Iran fired a salvo of "precision-guided" missiles and drones at Israel and bases hosting US forces in Kuwait, Jordan and Bahrain, the country's Revolutionary Guards said early Wednesday.

AFP images captured rocket trails streaming over the skies of Israeli coastal city Netanya, as air raid sirens blasted across much of the country's central region.

Drones hit a fuel tank at Kuwait International Airport sparking a fireball, while authorities in Jordan reported shrapnel falling near the capital Amman and air raid warnings rang out in Bahrain.

Iran has lashed out at Gulf nations, long seen as a relative safe haven in a volatile region, hammering the tourism industry and crippling global air travel as their major hubs come under attack.

The war has also drawn in Lebanon, with Israeli forces aiming to take control of ground up to the Litani River, around 30 kilometres (20 miles) from the border, stepping up its campaign against Iran-backed Hezbollah.

In the Lebanese town of Sahel Alma, north of Beirut, AFP images showed shattered windows and rubble lining the streets after an explosion.

"We have two-year-old children scared and crying and going through this," local resident Gaia Khouiri told AFP.

The Israeli campaign has killed at least 1,072 people in Lebanon, with more than one million people displaced, according to Lebanese authorities.

Israeli warplanes pounded Beirut's southern suburbs, a Hezbollah stronghold, again overnight.

An AFP correspondent saw a street covered in debris including shattered cement and and warped pieces of metal after the early morning strike, while an apartment building's upper floors appeared badly hit.

- 'Very big present' -

Israel also said it was launching fresh missile strikes on the "infrastructure of the Iranian terror regime".

"The sounds, the explosions, the missiles -- they are part of our daily life now," a 35-year-old woman in Tehran told AFP by telephone.

As the fighting on the ground showed little sign of respite, Trump appeared to be ramping up efforts to bring the conflict to an end.

The US president, whose daily statements on the war have swung wildly from threatening to conciliatory, said Washington was "in negotiations right now" with Tehran.
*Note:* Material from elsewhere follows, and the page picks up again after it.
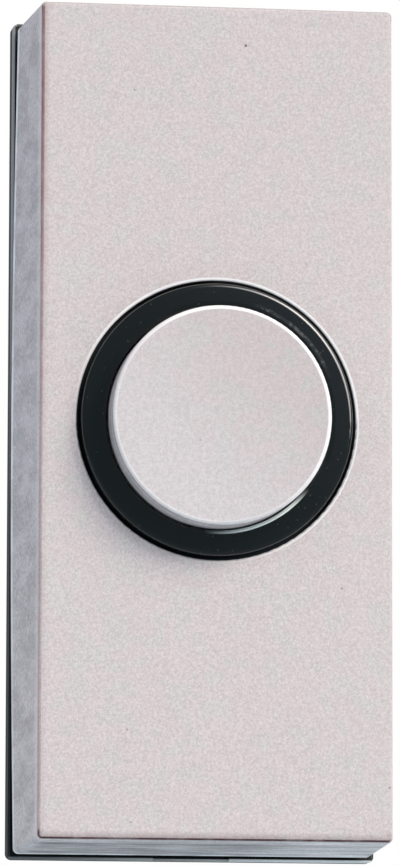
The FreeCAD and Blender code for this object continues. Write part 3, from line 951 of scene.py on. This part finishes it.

He told reporters in the Oval Office that Iran had given him "a very big present worth a tremendous amount of money", which he said demonstrated that "we're dealing with the right people".

Trump did not elaborate further but said it related to the Strait of Hormuz, which Iran has largely blockaded in retaliation for US and Israeli strikes, sending global energy prices soaring.

Several media reported Trump had sent a 15-point plan to Iran via Pakistan, which has offered to mediate a possible end to the war.

Trump's cryptic statements on his eagerness to talk with Iran included repeating a claim that Tehran has "agreed they will never have a nuclear weapon".

Iran had agreed in 2015 to broad restraints on its contested nuclear programme in a deal that Trump ripped up during his first term.

Despite the US leader's stated hopes for a deal, The Wall Street Journal reported that Washington is planning to send a further 3,000 soldiers to the Middle East.

Iranian officials have yet to confirm any formal talks.

- 'Aggressor parties' -

As the warring parties traded strikes, focus remained on the strategic Strait of Hormuz, the key route through which one fifth of the world's crude oil flows.

Tehran, in a message circulated by the International Maritime Organization (IMO), assured safe passage through the strait to "non-hostile vessels".

However, the IMO cited a statement from Iran's foreign ministry as saying no passage would be granted to vessels belonging to "the aggressor parties -- namely the United States and the Israeli regime".

The economic impact of the crisis has begun to bite around the world, with governments looking to cut energy consumption and airlines scaling back flights.

But Iran's pledge, plus Trump's more conciliatory tone, pushed stocks higher and sent oil prices lower in Asian trade.

The wider impact of the choking of the Strait of Hormuz was highlighted by a warning from a top World Trade Organization official in an interview with AFP.

"Fertilisers are the number one issue of concern today. If there is no more fertiliser, there is an impact on quantities but also on prices," Jean-Marie Paugam told AFP in an interview.

"The effect compounds the following year: harvests shrink and prices rise."